LOU WATERS, CNN ANCHOR: Technicians and operators at Verizon, the new telephone company created by the merger of Bell Atlantic and GTE, may go on strike this weekend in a dozen East Coast states.
Here's CNN's Deborah Feyerick in New York.
(BEGIN VIDEO CLIP)
UNIDENTIFIED FEMALE: When we go out on strike, come the fifth, at midnight, it'll be because of job security. We need to keep our jobs here.
DEBORAH FEYERICK, CNN CORRESPONDENT (voice-over): Outside a Verizon Communications office in Lower Manhattan, union members are practicing strike tactics.

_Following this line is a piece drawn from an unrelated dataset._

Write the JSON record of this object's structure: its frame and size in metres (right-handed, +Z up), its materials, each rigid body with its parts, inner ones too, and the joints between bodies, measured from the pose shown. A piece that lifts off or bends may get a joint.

UNIDENTIFIED FEMALE: When do we want it?
UNIDENTIFIED FEMALE: What's the issue?
CROWD: Job security!
UNIDENTIFIED FEMALE: We're not just taking this lightly. And we definitely will be out here in full force. So this is just a practice, so they get a taste of what will happen.

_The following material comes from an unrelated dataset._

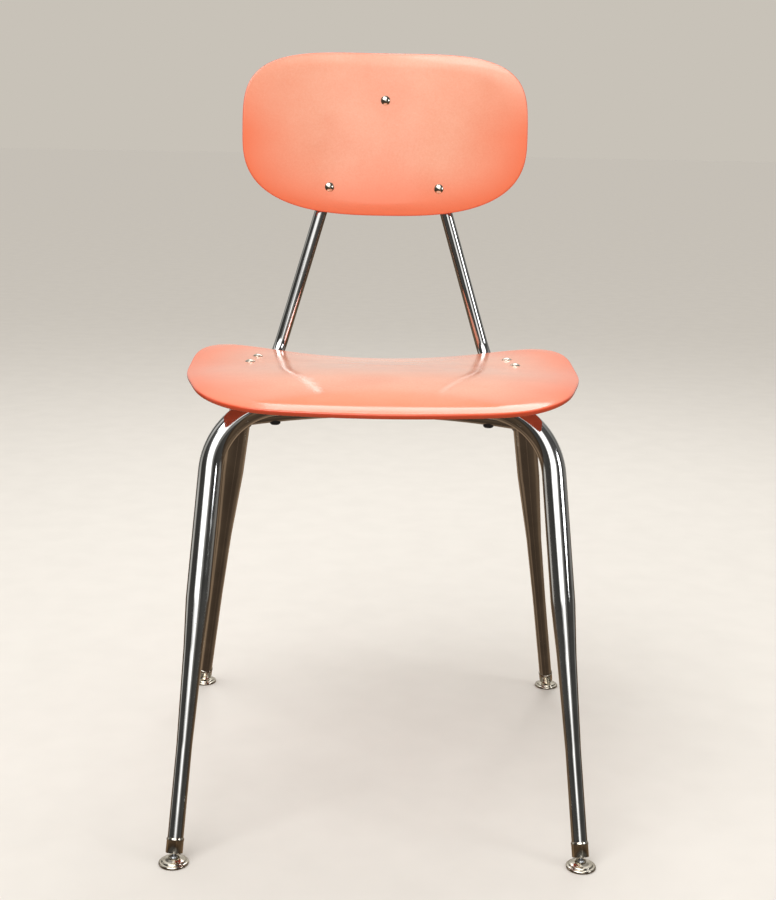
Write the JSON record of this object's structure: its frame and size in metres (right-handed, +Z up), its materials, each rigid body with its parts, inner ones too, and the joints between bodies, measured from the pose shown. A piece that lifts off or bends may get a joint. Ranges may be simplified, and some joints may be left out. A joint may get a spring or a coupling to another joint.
{
  "type": "stacking chair",
  "caption": "Four-legged stacking chair: moulded shell seat and backrest on a bent, swaged tube frame with swivel glides.",
  "frame": {"origin": "on the floor, under the middle of the chair's outer box", "axes": "+Z up from the floor, +X to the right of a viewer who faces the front of the chair, -Y out of the chair's front"},
  "size_m": [0.485, 0.5356, 0.811],
  "materials": {
    "coral_plastic": "glossy moulded shell, lightly worn",
    "chromed_tube": "bright chrome plate on steel tube",
    "nickel_plate": "bright nickel plate",
    "zinc_steel": "zinc-plated steel",
    "nylon": "natural nylon",
    "bumper_rubber": "black rubber"
  },
  "bodies": {
    "frame": {"seat_shell": "coral_plastic", "backrest_shell": "coral_plastic", "front_leg_frame": "chromed_tube", "rear_leg_left": "chromed_tube", "rear_leg_right": "chromed_tube", "rear_brace": "chromed_tube", "back_bow": "chromed_tube", "seat_rivets": "nickel_plate", "seat_saddle_washers": "nylon", "back_screws": "nickel_plate", "back_nuts": "nickel_plate", "back_saddle_washers": "nylon", "stacking_bumpers": "bumper_rubber", "ferrule_front_left": "nickel_plate", "leg_plug_front_left": "nylon", "glide_stem_front_left": "zinc_steel", "ferrule_front_right": "nickel_plate", "leg_plug_front_right": "nylon", "glide_stem_front_right": "zinc_steel", "ferrule_rear_left": "nickel_plate", "leg_plug_rear_left": "nylon", "glide_stem_rear_left": "zinc_steel", "ferrule_rear_right": "nickel_plate", "leg_plug_rear_right": "nylon", "glide_stem_rear_right": "zinc_steel"},
    "liner_front_left": {"glide_liner_front_left": "nylon"},
    "glide_front_left": {"glide_base_front_left": "nickel_plate"},
    "liner_front_right": {"glide_liner_front_right": "nylon"},
    "glide_front_right": {"glide_base_front_right": "nickel_plate"},
    "liner_rear_left": {"glide_liner_rear_left": "nylon"},
    "glide_rear_left": {"glide_base_rear_left": "nickel_plate"},
    "liner_rear_right": {"glide_liner_rear_right": "nylon"},
    "glide_rear_right": {"glide_base_rear_right": "nickel_plate"}
  },
  "joints": [
    {"name": "glide_roll_front_left", "type": "hinge", "parent": "frame", "child": "liner_front_left", "pos_m": [-0.2035, -0.2528, 0.0056], "axis": [0, 1, 0], "range_deg": [-8, 8]},
    {"name": "glide_pitch_front_left", "type": "hinge", "parent": "liner_front_left", "child": "glide_front_left", "pos_m": [-0.2035, -0.2528, 0.0056], "axis": [1, 0, 0], "range_deg": [-8, 8]},
    {"name": "glide_roll_front_right", "type": "hinge", "parent": "frame", "child": "liner_front_right", "pos_m": [0.2035, -0.2528, 0.0056], "axis": [0, 1, 0], "range_deg": [-8, 8]},
    {"name": "glide_pitch_front_right", "type": "hinge", "parent": "liner_front_right", "child": "glide_front_right", "pos_m": [0.2035, -0.2528, 0.0056], "axis": [1, 0, 0], "range_deg": [-8, 8]},
    {"name": "glide_roll_rear_left", "type": "hinge", "parent": "frame", "child": "liner_rear_left", "pos_m": [-0.2275, 0.2252, 0.0056], "axis": [0, 1, 0], "range_deg": [-6, 6]},
    {"name": "glide_pitch_rear_left", "type": "hinge", "parent": "liner_rear_left", "child": "glide_rear_left", "pos_m": [-0.2275, 0.2252, 0.0056], "axis": [1, 0, 0], "range_deg": [-6, 6]},
    {"name": "glide_roll_rear_right", "type": "hinge", "parent": "frame", "child": "liner_rear_right", "pos_m": [0.2275, 0.2252, 0.0056], "axis": [0, 1, 0], "range_deg": [-6, 6]},
    {"name": "glide_pitch_rear_right", "type": "hinge", "parent": "liner_rear_right", "child": "glide_rear_right", "pos_m": [0.2275, 0.2252, 0.0056], "axis": [1, 0, 0], "range_deg": [-6, 6]}
  ]
}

FEYERICK: Eighty-five thousand union members from Maine to Virginia are threatening to walk off the job 12:01 a.m. Sunday, a move which could effect phone service, operators, and repairs for 25 million businesses and homes.
UNIDENTIFIED FEMALE: The issue is not just an increase of wages or benefits. The issue this time, go-round, is the job security.
FEYERICK: Job security in a new company that combines a traditional phone division with the fast-growing and largely nonunion wireless sector.
UNIDENTIFIED MALE: It's a negotiation about the future of that company and the future of the union in the company.
FEYERICK: Labor leaders want to make it easier to unionize the wireless division, bypassing elections. They fear by not doing so, the company will be able to relocate jobs, lower competitive wages, and withhold benefits.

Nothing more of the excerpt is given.